I get it, though. In a post-Watergate, post-Lewinsky, post-Bush and Cheney era, we've grown cynical about the presidency; we're more susceptible to the idea that anyone can do the job. We've somehow figured, especially with the ascension of Trump, that personal discipline and carrying oneself with dignity is unnecessary because, I don't know, we want someone who can out-Putin Putin?
In a sane world, however, we ought to champion leaders who are considerably better than us in every way imaginable. We should vote for candidates who are vastly smarter, better organized, more self-disciplined. Our leaders should be elected based strictly upon how good they are. Not how ordinary or blurty. But, for the most part, the GOP presidential field is mostly the result of our diminishing standards. Lowering our standards to the level of a beer mug has already led to one Texas-sized two-term disaster. Six years following the end of the W. disaster, you'd think we would've learned our lesson. But it's only gotten worse.

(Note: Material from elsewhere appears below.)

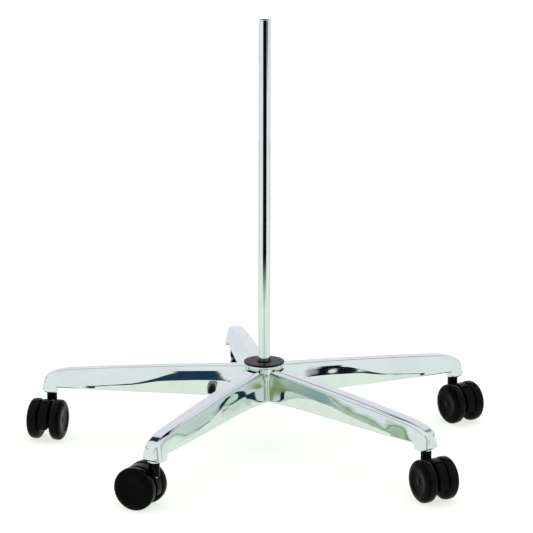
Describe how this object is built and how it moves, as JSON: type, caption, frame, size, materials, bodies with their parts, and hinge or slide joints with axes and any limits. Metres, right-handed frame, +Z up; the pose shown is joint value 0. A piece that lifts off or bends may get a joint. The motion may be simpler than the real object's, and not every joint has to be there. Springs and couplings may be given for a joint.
{
  "type": "movable floor base",
  "caption": "Rolling floor base: chromed star with twin-wheel swivel casters and an upright open-topped tube that carries a lamp or screen.",
  "frame": {"origin": "middle of the box round the footprint, at floor level; the upright tube's axis stands at x 8.464 mm, y -15.992 mm", "axes": "+Z up along the tube, +X to the right in the picture, +Y away from its camera"},
  "size_m": [0.6228, 0.5918, 0.574],
  "materials": {
    "star_chrome": "bright chrome plate on a die-cast star",
    "tube_chrome": "bright chrome plate on steel tube",
    "black_gloss": "gloss black moulding",
    "black_nylon": "semi-gloss black moulding",
    "black_tread": "smooth black tread",
    "zinc_steel": "bright zinc plate",
    "dark_steel": "oil-blacked spring steel"
  },
  "bodies": {
    "base": {"star_base": "star_chrome", "post_tube": "tube_chrome", "post_plug": "zinc_steel", "hub_cap": "black_gloss", "hub_adapter": "black_nylon", "hub_washer": "zinc_steel", "spring_washer": "dark_steel", "post_bolt": "zinc_steel", "right_caster_grip_ring": "dark_steel", "back_caster_grip_ring": "dark_steel", "left_caster_grip_ring": "dark_steel", "front_left_caster_grip_ring": "dark_steel", "front_right_caster_grip_ring": "dark_steel"},
    "right_swivel": {"right_caster_hood": "black_nylon", "right_caster_stem": "zinc_steel", "right_caster_axle": "zinc_steel"},
    "right_wheel_a": {"right_caster_wheel_a": "black_nylon", "right_caster_tread_a": "black_tread"},
    "right_wheel_b": {"right_caster_wheel_b": "black_nylon", "right_caster_tread_b": "black_tread"},
    "back_swivel": {"back_caster_hood": "black_nylon", "back_caster_stem": "zinc_steel", "back_caster_axle": "zinc_steel"},
    "back_wheel_a": {"back_caster_wheel_a": "black_nylon", "back_caster_tread_a": "black_tread"},
    "back_wheel_b": {"back_caster_wheel_b": "black_nylon", "back_caster_tread_b": "black_tread"},
    "left_swivel": {"left_caster_hood": "black_nylon", "left_caster_stem": "zinc_steel", "left_caster_axle": "zinc_steel"},
    "left_wheel_a": {"left_caster_wheel_a": "black_nylon", "left_caster_tread_a": "black_tread"},
    "left_wheel_b": {"left_caster_wheel_b": "black_nylon", "left_caster_tread_b": "black_tread"},
    "front_left_swivel": {"front_left_caster_hood": "black_nylon", "front_left_caster_stem": "zinc_steel", "front_left_caster_axle": "zinc_steel"},
    "front_left_wheel_a": {"front_left_caster_wheel_a": "black_nylon", "front_left_caster_tread_a": "black_tread"},
    "front_left_wheel_b": {"front_left_caster_wheel_b": "black_nylon", "front_left_caster_tread_b": "black_tread"},
    "front_right_swivel": {"front_right_caster_hood": "black_nylon", "front_right_caster_stem": "zinc_steel", "front_right_caster_axle": "zinc_steel"},
    "front_right_wheel_a": {"front_right_caster_wheel_a": "black_nylon", "front_right_caster_tread_a": "black_tread"},
    "front_right_wheel_b": {"front_right_caster_wheel_b": "black_nylon", "front_right_caster_tread_b": "black_tread"}
  },
  "joints": [
    {"name": "right_swivel_turn", "type": "hinge", "parent": "base", "child": "right_swivel", "pos_m": [0.26979, 0.11316, 0.0605], "axis": [0, 0, 1], "continuous": true},
    {"name": "right_wheel_a_roll", "type": "hinge", "parent": "right_swivel", "child": "right_wheel_a", "pos_m": [0.28012, 0.09663, 0.0275], "axis": [0.848, 0.5299, 0], "continuous": true},
    {"name": "right_wheel_b_roll", "type": "hinge", "parent": "right_swivel", "child": "right_wheel_b", "pos_m": [0.28012, 0.09663, 0.0275], "axis": [0.848, 0.5299, 0], "continuous": true},
    {"name": "back_swivel_turn", "type": "hinge", "parent": "base", "child": "back_swivel", "pos_m": [-0.03362, 0.27246, 0.0605], "axis": [0, 0, 1], "continuous": true},
    {"name": "back_wheel_a_roll", "type": "hinge", "parent": "back_swivel", "child": "back_wheel_a", "pos_m": [-0.01414, 0.27143, 0.0275], "axis": [0.0523, 0.9986, 0], "continuous": true},
    {"name": "back_wheel_b_roll", "type": "hinge", "parent": "back_swivel", "child": "back_wheel_b", "pos_m": [-0.01414, 0.27143, 0.0275], "axis": [0.0523, 0.9986, 0], "continuous": true},
    {"name": "left_swivel_turn", "type": "hinge", "parent": "base", "child": "left_swivel", "pos_m": [-0.27887, 0.03312, 0.0605], "axis": [0, 0, 1], "continuous": true},
    {"name": "left_wheel_a_roll", "type": "hinge", "parent": "left_swivel", "child": "left_wheel_a", "pos_m": [-0.28359, 0.0142, 0.0275], "axis": [0.9703, -0.2419, 0], "continuous": true},
    {"name": "left_wheel_b_roll", "type": "hinge", "parent": "left_swivel", "child": "left_wheel_b", "pos_m": [-0.28359, 0.0142, 0.0275], "axis": [0.9703, -0.2419, 0], "continuous": true},
    {"name": "front_left_swivel_turn", "type": "hinge", "parent": "base", "child": "front_left_swivel", "pos_m": [-0.12704, -0.27408, 0.0605], "axis": [0, 0, 1], "continuous": true},
    {"name": "front_left_wheel_a_roll", "type": "hinge", "parent": "front_left_swivel", "child": "front_left_wheel_a", "pos_m": [-0.14471, -0.26584, 0.0275], "axis": [-0.4226, -0.9063, 0], "continuous": true},
    {"name": "front_left_wheel_b_roll", "type": "hinge", "parent": "front_left_swivel", "child": "front_left_wheel_b", "pos_m": [-0.14471, -0.26584, 0.0275], "axis": [-0.4226, -0.9063, 0], "continuous": true},
    {"name": "front_right_swivel_turn", "type": "hinge", "parent": "base", "child": "front_right_swivel", "pos_m": [0.21205, -0.22462, 0.0605], "axis": [0, 0, 1], "continuous": true},
    {"name": "front_right_wheel_a_roll", "type": "hinge", "parent": "front_right_swivel", "child": "front_right_wheel_a", "pos_m": [0.22121, -0.24183, 0.0275], "axis": [0.8829, 0.4695, 0], "continuous": true},
    {"name": "front_right_wheel_b_roll", "type": "hinge", "parent": "front_right_swivel", "child": "front_right_wheel_b", "pos_m": [0.22121, -0.24183, 0.0275], "axis": [0.8829, 0.4695, 0], "continuous": true}
  ]
}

Again, in a sane world, candidates like Trump would be summarily rejected, not elevated to frontrunner status. I mean, during the debate, he referred to all of our leaders as "stupid." Twice! Sure, there are many of them who aren't very adept at governing. But that's mostly our fault. George Carlin once described the reason why our politicians suck: It's garbage in, garbage out. He said, "If you have selfish, ignorant citizens, you're gonna get selfish, ignorant leaders."
The reality of the statement aside, the fact that Trump behaved like a petulant mean girl at recess should've been terrifying. Is this behavior statesmanlike? It statesmanlike or presidential, for that matter, to call one of the debate moderators a "bimbo," as Trump seemed to say about Megyn Kelly after the debate?
Oddly, some of the more traditional politicians on the stage Thursday night, such as Jeb Bush, or, in the earlier debate, Lindsey Graham, seemed like dinosaurs in a new world of obnoxious reality-show inspired grabassery. There's definitely no room these days for a Republican who accepts science, and more and more every day there's less room for candidates who carry themselves with that traditional presidential swagger.
We have to be very careful about where this trend will lead us. I realize that it's shouting at the clouds to demand that we somehow jam the Idiocracy egg back into the shell, but if there's any good judgment remaining in our collective tank, we'll snap back to where we should be. We'll remember, somehow, why exactly we need to elect presidents, not showmen who know how to pop-off controversial remarks. If we don't, we might as well throw in the towel and welcome our doofus overlords, because they're lining up around the block right now, waiting for the keys to the Oval.